> [PROBLEM TO WORK ON]: Write out the listing beneath this instruction in its entirety, exactly as it reads.

> [STORED ROWS]:
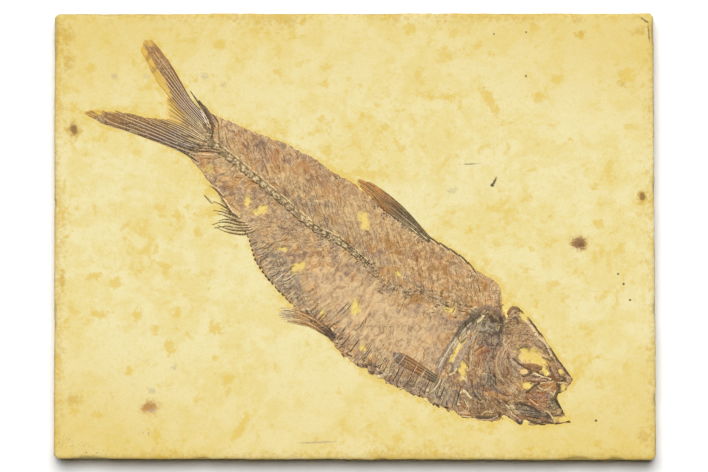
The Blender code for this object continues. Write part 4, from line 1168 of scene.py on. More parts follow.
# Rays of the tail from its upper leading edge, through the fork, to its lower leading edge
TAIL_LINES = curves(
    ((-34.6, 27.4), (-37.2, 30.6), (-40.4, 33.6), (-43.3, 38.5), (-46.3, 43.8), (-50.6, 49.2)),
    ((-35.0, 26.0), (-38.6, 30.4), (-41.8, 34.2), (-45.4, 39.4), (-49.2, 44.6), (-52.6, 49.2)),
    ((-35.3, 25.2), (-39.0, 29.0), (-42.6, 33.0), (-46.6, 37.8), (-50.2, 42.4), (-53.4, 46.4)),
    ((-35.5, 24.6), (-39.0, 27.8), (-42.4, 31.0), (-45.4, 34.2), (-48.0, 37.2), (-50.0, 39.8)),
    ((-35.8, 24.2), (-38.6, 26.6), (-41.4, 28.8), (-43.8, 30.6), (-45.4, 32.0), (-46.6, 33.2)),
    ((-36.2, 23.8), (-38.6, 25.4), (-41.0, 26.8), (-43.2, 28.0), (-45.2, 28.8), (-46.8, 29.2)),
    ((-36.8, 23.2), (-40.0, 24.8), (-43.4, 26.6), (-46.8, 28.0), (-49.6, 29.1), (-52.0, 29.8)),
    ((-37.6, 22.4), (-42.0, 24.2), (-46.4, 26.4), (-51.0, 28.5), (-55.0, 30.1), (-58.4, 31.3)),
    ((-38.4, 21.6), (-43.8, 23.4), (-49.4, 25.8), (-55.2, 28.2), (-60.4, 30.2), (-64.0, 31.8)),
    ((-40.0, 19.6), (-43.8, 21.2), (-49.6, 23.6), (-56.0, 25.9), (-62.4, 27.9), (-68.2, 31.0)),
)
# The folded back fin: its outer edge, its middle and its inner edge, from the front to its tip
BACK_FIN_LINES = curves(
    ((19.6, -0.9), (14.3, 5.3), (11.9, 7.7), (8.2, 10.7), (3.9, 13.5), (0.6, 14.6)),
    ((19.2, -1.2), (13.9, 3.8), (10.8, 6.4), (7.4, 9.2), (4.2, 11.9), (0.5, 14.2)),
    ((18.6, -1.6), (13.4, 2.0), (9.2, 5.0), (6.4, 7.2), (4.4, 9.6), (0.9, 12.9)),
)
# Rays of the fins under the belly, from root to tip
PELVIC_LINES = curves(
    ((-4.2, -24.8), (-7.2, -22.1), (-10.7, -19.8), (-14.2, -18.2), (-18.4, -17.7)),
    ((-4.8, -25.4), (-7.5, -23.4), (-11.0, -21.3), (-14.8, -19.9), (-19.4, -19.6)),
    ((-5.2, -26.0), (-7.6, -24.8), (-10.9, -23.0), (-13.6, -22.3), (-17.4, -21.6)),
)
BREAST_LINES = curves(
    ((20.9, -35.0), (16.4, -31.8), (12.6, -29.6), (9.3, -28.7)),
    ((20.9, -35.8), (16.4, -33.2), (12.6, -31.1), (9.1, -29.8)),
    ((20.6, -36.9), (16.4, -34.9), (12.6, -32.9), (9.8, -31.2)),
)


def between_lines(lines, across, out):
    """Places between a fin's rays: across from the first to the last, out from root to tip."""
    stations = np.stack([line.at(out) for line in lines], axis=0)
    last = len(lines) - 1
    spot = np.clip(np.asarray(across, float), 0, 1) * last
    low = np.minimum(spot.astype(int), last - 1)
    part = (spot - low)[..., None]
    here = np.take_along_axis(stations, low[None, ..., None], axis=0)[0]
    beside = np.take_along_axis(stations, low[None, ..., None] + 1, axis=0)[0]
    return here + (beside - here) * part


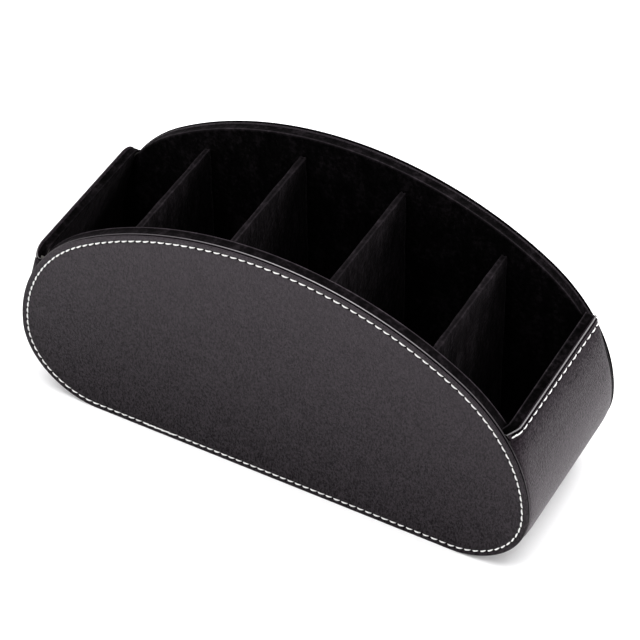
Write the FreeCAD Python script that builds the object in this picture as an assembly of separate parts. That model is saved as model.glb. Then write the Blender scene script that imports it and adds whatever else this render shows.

> [WRITTEN ANSWER]:
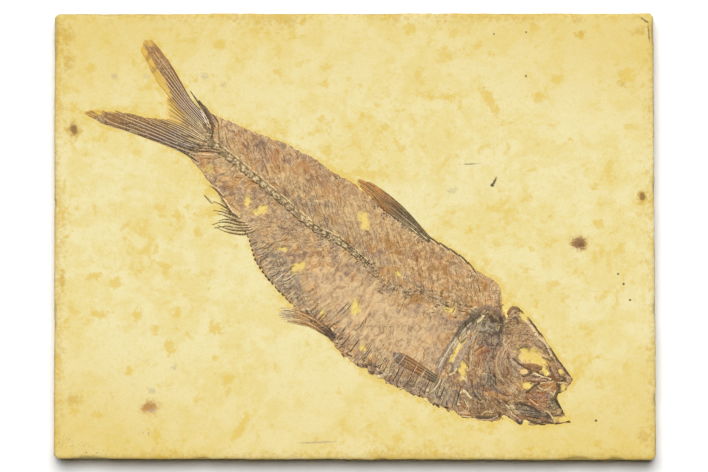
The Blender code for this object continues. Write part 4, from line 1168 of scene.py on. More parts follow.
# Rays of the tail from its upper leading edge, through the fork, to its lower leading edge
TAIL_LINES = curves(
    ((-34.6, 27.4), (-37.2, 30.6), (-40.4, 33.6), (-43.3, 38.5), (-46.3, 43.8), (-50.6, 49.2)),
    ((-35.0, 26.0), (-38.6, 30.4), (-41.8, 34.2), (-45.4, 39.4), (-49.2, 44.6), (-52.6, 49.2)),
    ((-35.3, 25.2), (-39.0, 29.0), (-42.6, 33.0), (-46.6, 37.8), (-50.2, 42.4), (-53.4, 46.4)),
    ((-35.5, 24.6), (-39.0, 27.8), (-42.4, 31.0), (-45.4, 34.2), (-48.0, 37.2), (-50.0, 39.8)),
    ((-35.8, 24.2), (-38.6, 26.6), (-41.4, 28.8), (-43.8, 30.6), (-45.4, 32.0), (-46.6, 33.2)),
    ((-36.2, 23.8), (-38.6, 25.4), (-41.0, 26.8), (-43.2, 28.0), (-45.2, 28.8), (-46.8, 29.2)),
    ((-36.8, 23.2), (-40.0, 24.8), (-43.4, 26.6), (-46.8, 28.0), (-49.6, 29.1), (-52.0, 29.8)),
    ((-37.6, 22.4), (-42.0, 24.2), (-46.4, 26.4), (-51.0, 28.5), (-55.0, 30.1), (-58.4, 31.3)),
    ((-38.4, 21.6), (-43.8, 23.4), (-49.4, 25.8), (-55.2, 28.2), (-60.4, 30.2), (-64.0, 31.8)),
    ((-40.0, 19.6), (-43.8, 21.2), (-49.6, 23.6), (-56.0, 25.9), (-62.4, 27.9), (-68.2, 31.0)),
)
# The folded back fin: its outer edge, its middle and its inner edge, from the front to its tip
BACK_FIN_LINES = curves(
    ((19.6, -0.9), (14.3, 5.3), (11.9, 7.7), (8.2, 10.7), (3.9, 13.5), (0.6, 14.6)),
    ((19.2, -1.2), (13.9, 3.8), (10.8, 6.4), (7.4, 9.2), (4.2, 11.9), (0.5, 14.2)),
    ((18.6, -1.6), (13.4, 2.0), (9.2, 5.0), (6.4, 7.2), (4.4, 9.6), (0.9, 12.9)),
)
# Rays of the fins under the belly, from root to tip
PELVIC_LINES = curves(
    ((-4.2, -24.8), (-7.2, -22.1), (-10.7, -19.8), (-14.2, -18.2), (-18.4, -17.7)),
    ((-4.8, -25.4), (-7.5, -23.4), (-11.0, -21.3), (-14.8, -19.9), (-19.4, -19.6)),
    ((-5.2, -26.0), (-7.6, -24.8), (-10.9, -23.0), (-13.6, -22.3), (-17.4, -21.6)),
)
BREAST_LINES = curves(
    ((20.9, -35.0), (16.4, -31.8), (12.6, -29.6), (9.3, -28.7)),
    ((20.9, -35.8), (16.4, -33.2), (12.6, -31.1), (9.1, -29.8)),
    ((20.6, -36.9), (16.4, -34.9), (12.6, -32.9), (9.8, -31.2)),
)


def between_lines(lines, across, out):
    """Places between a fin's rays: across from the first to the last, out from root to tip."""
    stations = np.stack([line.at(out) for line in lines], axis=0)
    last = len(lines) - 1
    spot = np.clip(np.asarray(across, float), 0, 1) * last
    low = np.minimum(spot.astype(int), last - 1)
    part = (spot - low)[..., None]
    here = np.take_along_axis(stations, low[None, ..., None], axis=0)[0]
    beside = np.take_along_axis(stations, low[None, ..., None] + 1, axis=0)[0]
    return here + (beside - here) * part


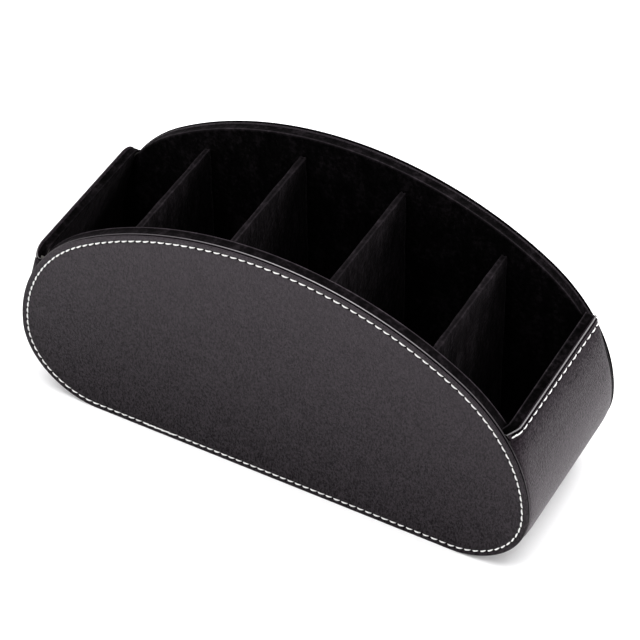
Write the FreeCAD Python script that builds the object in this picture as an assembly of separate parts. That model is saved as model.glb. Then write the Blender scene script that imports it and adds whatever else this render shows.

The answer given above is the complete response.